Я продолжала жить в нашей квартире на Викториаштрассе, между тем как Элизабет переехала в школу. Моя мать колебалась между нами. Начиная с этого времени, мать, которая при всех предыдущих лишениях и несчастьях переносила свои мытарства с необыкновенным мужеством, начала находить жизнь очень мрачной. Ее нрав стал в высшей степени неуравновешенным. Она часто находилась в таком настроении, что ее ничто не радовало. Впервые со времени нашего выезда за границу она начала выражать тоску по Америке и говорить, насколько там все было лучше, — пища и т. д.
Мне думается, что этой переменой своего характера моя мать, вероятно, была обязана своей всегдашней добродетели, в которой она жила в течение многих лет, посвятив себя лишь детям. Сейчас, когда поглощавшие нас интересы постоянно отрывали нас от нее, она ясно осознала, что в действительности лучшие годы своей жизни растратила на нас, ничего не оставив для себя. Так, мне кажется, поступают многие матери, в особенности в Америке. Эти изменчивые настроения с ее стороны все усиливались, она постоянно выражала желание вернуться на родину и вскоре так и поступила.

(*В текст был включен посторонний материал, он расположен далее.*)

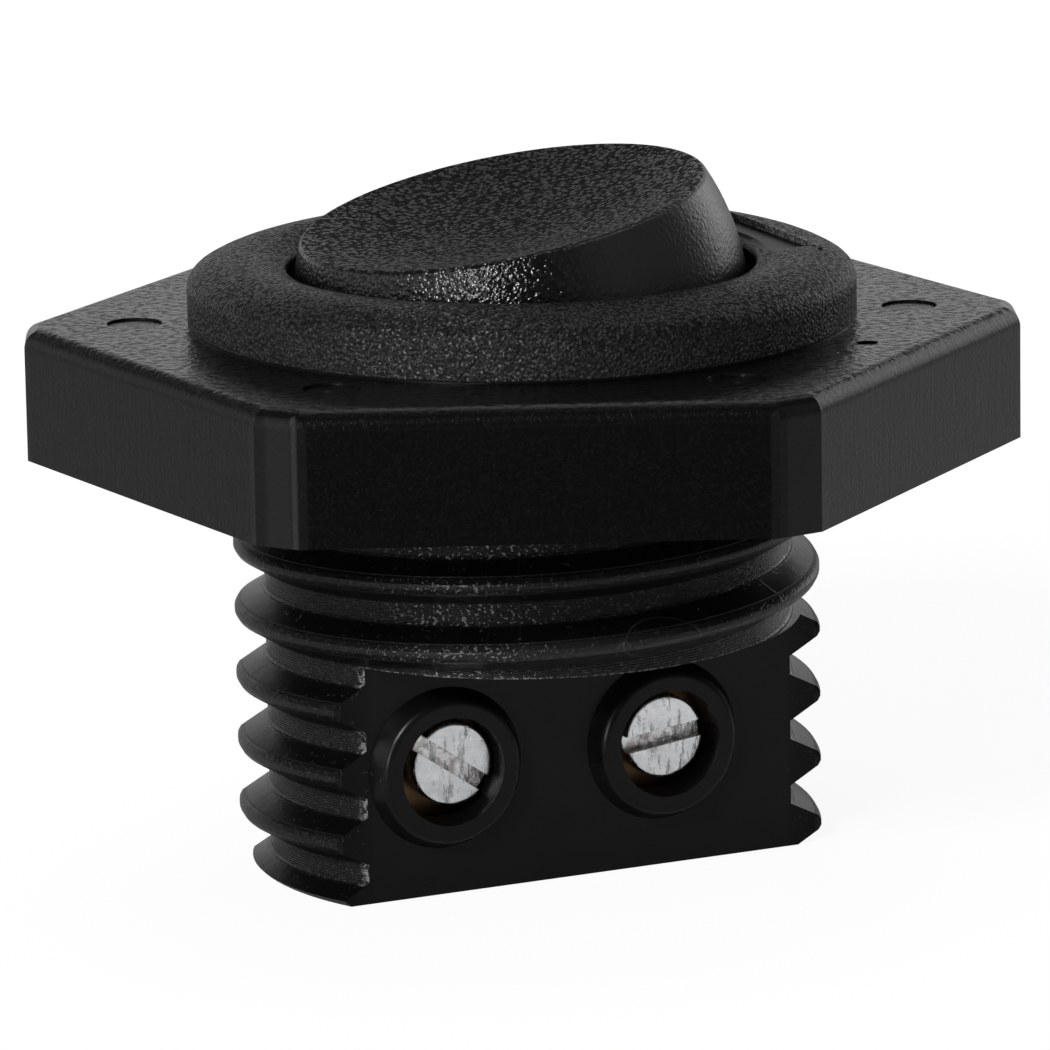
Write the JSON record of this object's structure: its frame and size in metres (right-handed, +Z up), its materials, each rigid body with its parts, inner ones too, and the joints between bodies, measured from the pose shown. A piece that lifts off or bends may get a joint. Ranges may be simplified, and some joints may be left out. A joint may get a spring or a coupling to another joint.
{
  "type": "panel-mount rocker switch",
  "caption": "Round rocker switch for a panel hole: dished tilting cap in a domed bezel, coarse-threaded barrel with flats and screw terminals, and a hexagon clamp nut.",
  "frame": {"origin": "centre of the barrel's flat foot, on the barrel's axis", "axes": "+Z up the barrel to the cap, +X towards the cap's raised side, terminal flats facing -Y and +Y"},
  "size_m": [0.0444, 0.047, 0.0332],
  "materials": {
    "housing_black": "black moulded polyamide, satin",
    "nut_black": "black moulded polyamide, fine spark grain",
    "cap_black": "black moulded plastic, pebble grain",
    "cover_black": "black moulded polyamide",
    "zinc_plated": "bright zinc plating",
    "brass": "bright turned brass",
    "copper_strip": "rolled copper alloy",
    "contact_silver": "silver alloy",
    "spring_steel": "drawn spring wire",
    "plunger_white": "natural acetal"
  },
  "bodies": {
    "housing": {"housing": "housing_black", "base_cover": "cover_black", "fixed_contact_front": "contact_silver", "switched_strip_front": "brass", "common_strip_front": "brass", "terminal_block_front_outer": "brass", "terminal_block_front_inner": "brass", "fixed_contact_rear": "contact_silver", "switched_strip_rear": "brass", "common_strip_rear": "brass", "terminal_block_rear_outer": "brass", "terminal_block_rear_inner": "brass"},
    "cap": {"cap": "cap_black", "plunger_front": "plunger_white", "plunger_spring_front": "spring_steel", "plunger_rear": "plunger_white", "plunger_spring_rear": "spring_steel"},
    "nut": {"hex_nut": "nut_black"},
    "bridge_front": {"contact_bridge_front": "copper_strip", "moving_contact_front": "contact_silver"},
    "screw_front_outer": {"terminal_screw_front_outer": "zinc_plated"},
    "screw_front_inner": {"terminal_screw_front_inner": "zinc_plated"},
    "bridge_rear": {"contact_bridge_rear": "copper_strip", "moving_contact_rear": "contact_silver"},
    "screw_rear_outer": {"terminal_screw_rear_outer": "zinc_plated"},
    "screw_rear_inner": {"terminal_screw_rear_inner": "zinc_plated"}
  },
  "joints": [
    {"name": "cap_tilt", "type": "hinge", "parent": "housing", "child": "cap", "pos_m": [0, 0, 0.02627], "axis": [0, 1, 0], "range_deg": [0, 21]},
    {"name": "nut_run", "type": "slide", "parent": "housing", "child": "nut", "axis": [0, 0, 1], "range_m": [-0.0096, 0]},
    {"name": "bridge_front_rock", "type": "hinge", "parent": "housing", "child": "bridge_front", "pos_m": [0, -0.0024, 0.01563], "axis": [0, 1, 0], "range_deg": [-16, 0]},
    {"name": "screw_front_outer_travel", "type": "slide", "parent": "housing", "child": "screw_front_outer", "axis": [0, -1, 0], "range_m": [-0.0008, 0.001]},
    {"name": "screw_front_inner_travel", "type": "slide", "parent": "housing", "child": "screw_front_inner", "axis": [0, -1, 0], "range_m": [-0.0008, 0.001]},
    {"name": "bridge_rear_rock", "type": "hinge", "parent": "housing", "child": "bridge_rear", "pos_m": [0, 0.0024, 0.01563], "axis": [0, 1, 0], "range_deg": [-16, 0]},
    {"name": "screw_rear_outer_travel", "type": "slide", "parent": "housing", "child": "screw_rear_outer", "axis": [0, 1, 0], "range_m": [-0.0008, 0.001]},
    {"name": "screw_rear_inner_travel", "type": "slide", "parent": "housing", "child": "screw_rear_inner", "axis": [0, 1, 0], "range_m": [-0.0008, 0.001]}
  ],
  "couplings": [
    {"joint": "bridge_front_rock", "follows": "cap_tilt", "ratio": -0.7619},
    {"joint": "bridge_rear_rock", "follows": "cap_tilt", "ratio": -0.7619}
  ]
}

Мои мысли всегда были на вилле в Грюневальде с ее сорока кроватками. Какой необъяснимой кажется судьба, ведь повстречай я Крэга на несколько месяцев раньше, не было бы ни виллы, ни школы. В нем я нашла такое совершенство, что не чувствовала бы никакого стремления основывать школу. Но сейчас, когда мечта моего детства начала действительно осуществляться, она сделалась моей навязчивой идеей.